#### INSTRUCTIONS FOR THE TASK:
Quote exactly, and only, the lines from the one with "obj.matrix_world = Matrix.Identity(4)" through the end of the listing.
^^^^^^^^^^^^^^^^
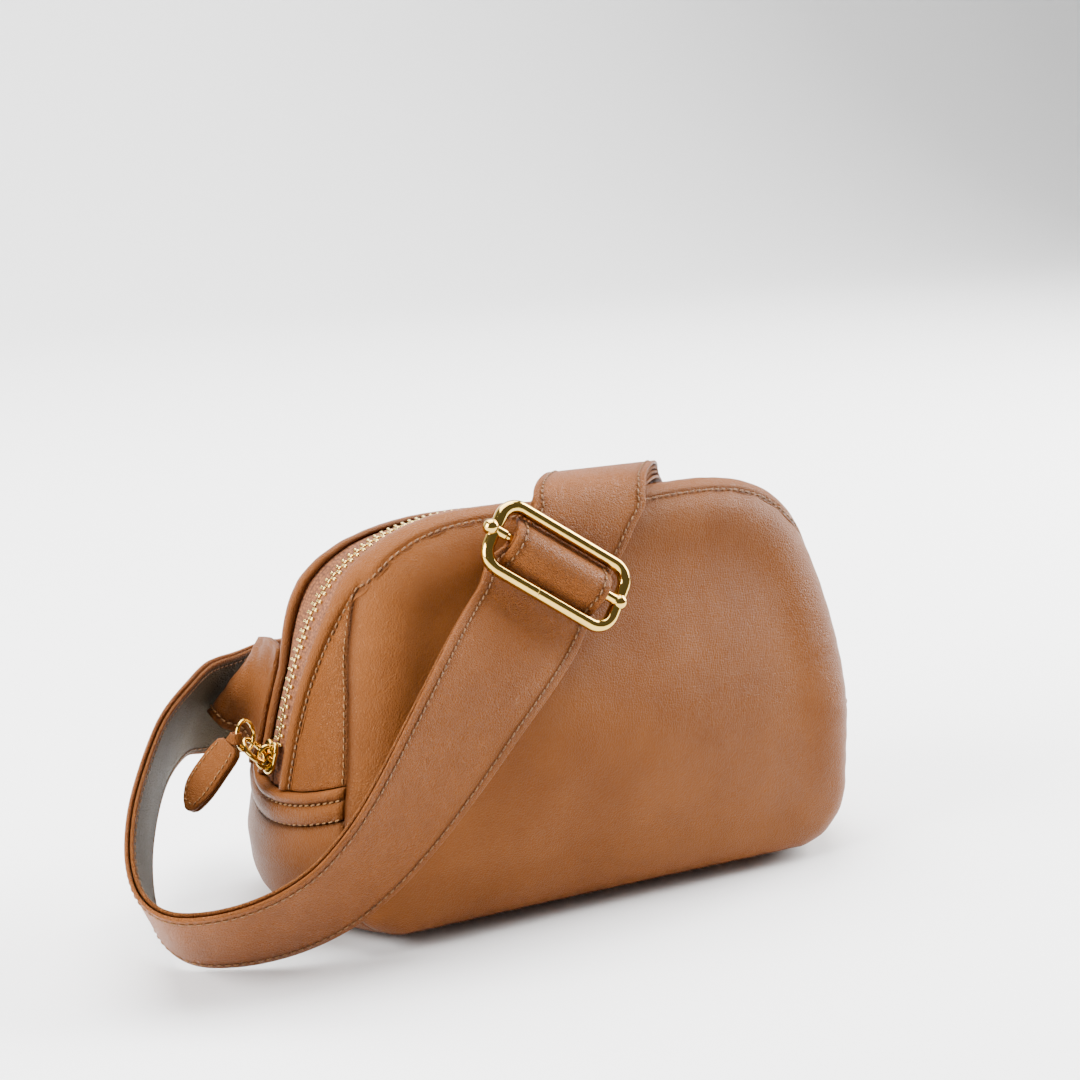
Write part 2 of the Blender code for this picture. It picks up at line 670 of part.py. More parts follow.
def wing_rows(side):
    """Middle surface of a wing: it leaves the rear seam, flares out low down and curls round behind."""
    rows = [
        ((-96.6, 36.4, 49.4), (-92.4, 26.6, 88.6)),
        ((-100.0, 39.4, 51.2), (-93.0, 32.0, 86.0)),
        ((-103.2, 43.0, 53.6), (-92.6, 37.6, 83.0)),
    ]
    if side < 0.0:
        rows += [
            ((-104.6, 47.4, 55.6), (-91.2, 43.0, 81.0)),
            ((-103.6, 52.4, 55.6), (-88.8, 48.0, 80.2)),
            ((-98.6, 56.8, 51.4), (-85.0, 52.6, 80.0)),
            ((-90.4, 59.0, 46.4), (-83.4, 56.6, 80.0)),
            ((-78.4, 59.4, 42.6), (-74.4, 58.2, 80.0)),
        ]
    else:
        rows += [
            ((-104.2, 47.4, 54.6), (-93.0, 43.0, 80.0)),
            ((-101.0, 52.4, 53.0), (-93.0, 48.0, 77.6)),
            ((-94.0, 56.2, 51.4), (-92.6, 52.6, 75.6)),
            ((-81.0, 58.2, 50.0), (-92.0, 56.6, 74.2)),
            ((-66.4, 58.2, 49.2), (-90.0, 58.2, 70.4)),
        ]
    line = spline([np.r_[low, high] for low, high in rows], 18)
    share = np.linspace(0.0, 1.0, 5)
    middle = line[:, None, :3] * (1.0 - share[None, :, None]) + line[:, None, 3:] * share[None, :, None]
    middle = middle * [-side, 1.0, 1.0]
    heights = np.linspace(51.0, 88.0, 5)
    lengths = np.array([length_at_height(h, side) for h in heights])
    for k, (v, mix) in enumerate(((0.93, 1.0), (1.04, 0.75), (1.12, 0.35))):
        follow = body_point(lengths, np.full(5, v), WING_THICK / 2.0 + 1.0)
        middle[k] = middle[k] * (1.0 - mix) + follow * mix
    return middle


def build_wings():
    half = WING_THICK / 2.0
    for word, side in (("left", -1.0), ("right", 1.0)):
        middle = wing_rows(side)
        normal = unit(np.cross(np.gradient(middle, axis=1), np.gradient(middle, axis=0)))
        sheet_solid("wing_" + word, middle + normal * half, middle - normal * half, LEATHER)


def strap_stations():
    """Centre line and width direction of the long strap, from the left wing to the buckle."""
    rows = [
        ((-80.0, 63.6, 54.4), (0.00, -0.05, 1.00)),
        ((-91.5, 63.0, 54.2), (0.03, -0.28, 0.95)),
        ((-104.4, 57.4, 55.6), (-0.02, -0.50, 0.85)),
        ((-116.4, 44.0, 56.0), (-0.14, -0.62, 0.77)),
        ((-128.5, 30.0, 52.5), (-0.21, -0.63, 0.75)),
        ((-141.0, 12.0, 43.3), (-0.28, -0.64, 0.71)),
        ((-149.5, -4.0, 34.5), (-0.35, -0.64, 0.68)),
        ((-153.3, -16.0, 26.3), (-0.40, -0.63, 0.67)),
        ((-153.2, -26.0, 20.0), (-0.42, -0.62, 0.67)),
        ((-148.5, -33.5, 16.4), (-0.41, -0.62, 0.67)),
        ((-138.5, -39.0, 15.8), (-0.38, -0.61, 0.70)),
        ((-123.0, -44.9, 18.8), (-0.34, -0.58, 0.74)),
        ((-108.7, -49.6, 25.6), (-0.38, -0.50, 0.78)),
        ((-96.2, -52.6, 36.0), (-0.47, -0.40, 0.79)),
        ((-83.4, -52.8, 49.0), (-0.58, -0.27, 0.77)),
        ((-68.9, -50.2, 64.6), (-0.66, -0.12, 0.74)),
        ((-53.8, -46.0, 80.3), (-0.71, 0.02, 0.69)),
    ]
    return [np.r_[centre, ruling] for centre, ruling in rows]


def buckle_axes():
    up = unit(np.array(BUCKLE_UP))
    long = np.array(BUCKLE_LONG) - up * np.dot(BUCKLE_LONG, up)
    long = unit(long)
    normal = unit(np.cross(long, up))
    if normal[1] > 0.0:
        normal = -normal
    return np.array(BUCKLE_CENTRE), long, up, normal


def over_the_top():
    """Centre line and width direction of the outer strap from the buckle over the bag to the rear ring."""
    centre, long, up, normal = buckle_axes()
    level = np.array([-1.0, 0.0, 0.0])
    rows = []
    for v, n, turn in ((-17.0, -5.3, 0.0), (-12.8, -5.2, 0.05), (-9.2, -6.3, 0.15), (-1.0, -7.1, 0.4),
                       (7.5, -6.6, 0.7), (12.4, -5.5, 0.9), (18.5, -4.9, 1.0)):
        rows.append(np.r_[centre + up * v + normal * n, -long * (1.0 - turn) + level * turn])
    rows += [
        np.r_[(-3.2, -22.2, 131.4), level],
        np.r_[(0.6, -18.8, 135.4), level],
        np.r_[(5.0, -13.2, 137.4), level],
        np.r_[(10.2, -6.0, 137.6), level],
        np.r_[(16.0, 2.2, 136.4), level],
        np.r_[(21.8, 10.6, 133.6), level],
        np.r_[(27.8, 19.2, 128.6), level],
        np.r_[(34.0, 28.0, 120.6), (-1.0, 0.0, -0.10)],
        np.r_[(40.6, 36.8, 110.4), (-0.96, 0.03, -0.28)],
        np.r_[(47.2, 45.4, 99.8), (-0.88, 0.04, -0.48)],
        np.r_[(53.6, 53.0, 89.6), (-0.79, 0.03, -0.61)],
        np.r_[(59.6, 58.4, 81.2), (-0.743, 0.0, -0.669)],
        np.r_[(65.0, 59.9, 75.0), (-0.743, 0.0, -0.669)],
    ]
    return rows


def strap_lines():
    rows = np.array(strap_stations() + over_the_top())
    line = spline(rows, 120)
    return line[:, :3], unit(line[:, 3:])


def build_strap():
    centres, rulings = strap_lines()
    half = STRAP_THICK / 2.0
    ribbon("strap_outer_ply", centres, rulings, STRAP_WIDTH, half - PLY, half, STRAP_LEATHER, columns=3)
    ribbon("strap_backing_ply", centres, rulings, STRAP_WIDTH, -half, -half + PLY, STRAP_BACK, columns=3)
    top = np.array(over_the_top())
    fine = spline(top, 56)
    begin = int(np.argmin(np.linalg.norm(fine[:, :3] - top[7, :3], axis=1))) + 1
    part = fine[begin:]
    tangent = unit(np.gradient(part[:, :3], axis=0))
    normal = unit(np.cross(tangent, part[:, 3:]))
    under = part[:, :3] - normal * (STRAP_THICK + 0.4)
    turned = part[:, 3:]
    ribbon("strap_return_outer_ply", under, turned, STRAP_WIDTH, -half, -half + PLY, STRAP_LEATHER, columns=3)
    ribbon("strap_return_backing_ply", under, turned, STRAP_WIDTH, half - PLY, half, STRAP_BACK, columns=3)


def build_buckle():
    centre, long, up, normal = buckle_axes()
    hub = pivot("buckle_pivot", centre)
    path = []
    corner = np.linspace(0.0, math.pi / 2.0, 6)
    for sx, sy, start in ((1, 1, 0.0), (-1, 1, 0.5), (-1, -1, 1.0), (1, -1, 1.5)):
        middle = centre + long * sx * (BUCKLE_HALF_LONG - BUCKLE_CORNER)
        middle = middle + up * sy * (BUCKLE_HALF_SHORT - BUCKLE_CORNER)
        for t in corner:
            angle = t + start * math.pi
            path.append(middle + BUCKLE_CORNER * (long * math.cos(angle) + up * math.sin(angle)))
    tube("buckle_frame", path, BUCKLE_BAR, GOLD, hub, closed=True, sides=12, up=tuple(normal))
    reach = BUCKLE_HALF_LONG - BUCKLE_BAR - 0.3
    share = np.array([-1.0, -0.985, -0.95, -0.9, -0.86, 0.86, 0.9, 0.95, 0.985, 1.0])
    radius = np.array([0.7, 1.5, 1.8, 1.7, CENTRE_BAR, CENTRE_BAR, 1.7, 1.8, 1.5, 0.7])
    line = centre + np.outer(share * reach, long)
    tube("buckle_centre_bar", line, radius, GOLD, hub, sides=12, up=tuple(normal))
    inside = 2.0 * (reach * 0.86) - 1.0
    loop = []
    for t in np.linspace(-0.42 * math.pi, 1.42 * math.pi, 17):
        loop.append(centre + up * 2.15 * math.cos(t) + normal * 2.15 * math.sin(t))
    loop = np.array(loop)
    rulings = np.tile(long, (len(loop), 1))
    ribbon("strap_end_sleeve", loop, rulings, inside, -0.5, 0.5, STRAP_LEATHER, hub, columns=2)
    profile = [(-9.2, -3.1), (-8.0, -2.6), (-6.5, -1.3), (-5.0, 0.9), (-3.4, 3.1), (-1.7, 4.15), (0.0, 4.4),
               (1.7, 4.15), (3.4, 3.1), (5.0, 1.0), (6.4, -0.9), (7.5, -1.9), (8.2, -2.3)]
    hump = np.array([centre + up * v + normal * n for v, n in profile])
    hump = spline(hump, 27)
    taper = np.clip(np.minimum(np.arange(27), np.arange(27)[::-1]) / 4.0, 0.0, 1.0)
    thick = 0.35 + 0.6 * taper
    rulings = np.tile(-long, (27, 1))
    ribbon("strap_bridge", hump, rulings, inside, -thick, thick, STRAP_LEATHER, hub, columns=2)


def build_ring():
    """Rectangular ring between the right wing and the doubled strap, held by two leather loops."""
    centre = np.array(RING_CENTRE)
    pull = unit(np.array(RING_PULL))
    bars = np.array([-pull[2], 0.0, pull[0]])
    depth = np.array([0.0, 1.0, 0.0])
    path = []
    corner = np.linspace(0.0, math.pi / 2.0, 5)
    for sx, sz, start in ((1, 1, 0.0), (-1, 1, 0.5), (-1, -1, 1.0), (1, -1, 1.5)):
        middle = centre + pull * sx * (RING_HALF_X - 3.0) + bars * sz * (RING_HALF_Z - 3.0)
        for t in corner:
            angle = t + start * math.pi
            path.append(middle + 3.0 * (pull * math.cos(angle) + bars * math.sin(angle)))
    tube("strap_ring", path, RING_BAR, GOLD, closed=True, sides=8, up=tuple(depth))
    reach = RING_BAR + 0.4 + PLY / 2.0
    for name, side, width in (("strap_ring_loop", -1.0, STRAP_WIDTH - 2.0), ("wing_ring_loop", 1.0, 34.0)):
        bar = centre + pull * side * RING_HALF_X
        tail = bar + pull * side * 4.2
        loop = [tail - depth * 1.2]
        for t in np.linspace(-0.5 * math.pi, 0.5 * math.pi, 9):
            loop.append(bar - pull * side * reach * math.cos(t) + depth * reach * math.sin(t))
        loop.append(tail + depth * 1.2)
        rulings = np.tile(bars, (len(loop), 1))
        ribbon(name, np.array(loop), rulings, width, -PLY / 2.0, PLY / 2.0, LEATHER, columns=2)


def main():
    clean_scene()
    build_faces()
    build_sides()
    build_base_board()
    build_pocket()
    build_teeth()
    bridge = build_slider()
    ring = build_pull(bridge)
    build_tab(ring)
    build_wings()
    build_strap()
    build_buckle()
    build_ring()


main()
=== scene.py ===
from math import asin, copysign, cos, pi, sin

import bmesh
import bpy
import numpy as np
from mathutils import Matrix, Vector


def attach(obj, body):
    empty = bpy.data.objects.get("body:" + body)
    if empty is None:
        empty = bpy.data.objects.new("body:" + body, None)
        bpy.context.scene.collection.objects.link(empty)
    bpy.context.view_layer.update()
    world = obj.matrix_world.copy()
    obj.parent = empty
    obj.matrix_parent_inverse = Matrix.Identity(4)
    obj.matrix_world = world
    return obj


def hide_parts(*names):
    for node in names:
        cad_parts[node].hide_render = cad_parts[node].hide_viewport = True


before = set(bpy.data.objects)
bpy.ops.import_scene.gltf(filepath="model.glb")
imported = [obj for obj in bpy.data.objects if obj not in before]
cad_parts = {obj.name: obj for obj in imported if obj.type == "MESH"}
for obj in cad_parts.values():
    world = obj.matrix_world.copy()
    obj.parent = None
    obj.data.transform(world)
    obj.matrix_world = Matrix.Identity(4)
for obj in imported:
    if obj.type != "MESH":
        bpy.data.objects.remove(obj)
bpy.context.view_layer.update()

MM = 0.001
GAP = 0.4
# Bag outline, seen from the front: a soft arch over rounded lower corners.
HALF_WIDTH = 95.0
SEAM_TOP = 131.0
ARCH_FOOT = 8.0
SHOULDER_LEFT = 4.0
SHOULDER_RIGHT = 5.2
SEAM_BOTTOM = 3.0
LOWER_CORNER = 20.0
LOWER_CORNER_TOP = 40.0
OUTLINE_CENTRE = 62.0
# Depth of the seams from the middle plane, and how the zip ridge stands out from them.
BASE_HALF_DEPTH = 34.0
TOP_HALF_DEPTH = 12.0
TAPER_START = 45.0
TAPER_END = 125.0
RIDGE_AT_BAND = 10.5
RIDGE_START = 50.0
RIDGE_END = 125.0
RIDGE_AT_TOP = -0.6
REAR_DROP = 6.0
BASE_BULGE = 13.0
BASE_PRESS = 2.5
BAND_SAG = 8.0
# Leather and fabric thicknesses.
PANEL_THICK = 1.8
WING_THICK = 1.8
GUSSET_THICK = 1.8
TAPE_THICK = 0.7
TAPE_LIFT = -1.6
# Puffing of the two faces.
FRONT_ROLL = 9.0
FRONT_ROLL_DEPTH = 6.0
FRONT_DOME = 7.0
BACK_DOME = 2.5
# Zip.
BAND_TOP = 54.0
BAND_BOTTOM = 43.5
SLIDER_ROOM = 9.0
# Strap.
STRAP_WIDTH = 39.5
PLY = 1.2
PLY_GAP = 0.5
STRAP_THICK = 2.0 * PLY + PLY_GAP
# Buckle.
BUCKLE_CENTRE = (-19.8, -33.2, 113.5)
BUCKLE_LONG = (0.816, -0.198, -0.545)
BUCKLE_UP = (0.579, 0.282, 0.766)
BUCKLE_HALF_LONG = 23.9
BUCKLE_HALF_SHORT = 10.9
BUCKLE_CORNER = 6.0
BUCKLE_BAR = 2.15
CENTRE_BAR = 1.3
# Zip pull: oval link, round ring, and the leather tab's hanging direction and broad side.
PULL_RING_FACING = (-0.506, 0.855, -0.11)
# Rear ring on the right wing; its long bars lean outward with the pull of the strap.
RING_CENTRE = (72.0, 58.2, 67.2)
RING_PULL = (0.669, 0.0, -0.743)
RING_HALF_X = 3.9
RING_HALF_Z = 22.0
RING_BAR = 1.5
TOOTH_PITCH = 2.6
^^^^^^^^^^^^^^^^
#### TASK OUTPUT:
    obj.matrix_world = Matrix.Identity(4)
for obj in imported:
    if obj.type != "MESH":
        bpy.data.objects.remove(obj)
bpy.context.view_layer.update()

MM = 0.001
GAP = 0.4
# Bag outline, seen from the front: a soft arch over rounded lower corners.
HALF_WIDTH = 95.0
SEAM_TOP = 131.0
ARCH_FOOT = 8.0
SHOULDER_LEFT = 4.0
SHOULDER_RIGHT = 5.2
SEAM_BOTTOM = 3.0
LOWER_CORNER = 20.0
LOWER_CORNER_TOP = 40.0
OUTLINE_CENTRE = 62.0
# Depth of the seams from the middle plane, and how the zip ridge stands out from them.
BASE_HALF_DEPTH = 34.0
TOP_HALF_DEPTH = 12.0
TAPER_START = 45.0
TAPER_END = 125.0
RIDGE_AT_BAND = 10.5
RIDGE_START = 50.0
RIDGE_END = 125.0
RIDGE_AT_TOP = -0.6
REAR_DROP = 6.0
BASE_BULGE = 13.0
BASE_PRESS = 2.5
BAND_SAG = 8.0
# Leather and fabric thicknesses.
PANEL_THICK = 1.8
WING_THICK = 1.8
GUSSET_THICK = 1.8
TAPE_THICK = 0.7
TAPE_LIFT = -1.6
# Puffing of the two faces.
FRONT_ROLL = 9.0
FRONT_ROLL_DEPTH = 6.0
FRONT_DOME = 7.0
BACK_DOME = 2.5
# Zip.
BAND_TOP = 54.0
BAND_BOTTOM = 43.5
SLIDER_ROOM = 9.0
# Strap.
STRAP_WIDTH = 39.5
PLY = 1.2
PLY_GAP = 0.5
STRAP_THICK = 2.0 * PLY + PLY_GAP
# Buckle.
BUCKLE_CENTRE = (-19.8, -33.2, 113.5)
BUCKLE_LONG = (0.816, -0.198, -0.545)
BUCKLE_UP = (0.579, 0.282, 0.766)
BUCKLE_HALF_LONG = 23.9
BUCKLE_HALF_SHORT = 10.9
BUCKLE_CORNER = 6.0
BUCKLE_BAR = 2.15
CENTRE_BAR = 1.3
# Zip pull: oval link, round ring, and the leather tab's hanging direction and broad side.
PULL_RING_FACING = (-0.506, 0.855, -0.11)
# Rear ring on the right wing; its long bars lean outward with the pull of the strap.
RING_CENTRE = (72.0, 58.2, 67.2)
RING_PULL = (0.669, 0.0, -0.743)
RING_HALF_X = 3.9
RING_HALF_Z = 22.0
RING_BAR = 1.5
TOOTH_PITCH = 2.6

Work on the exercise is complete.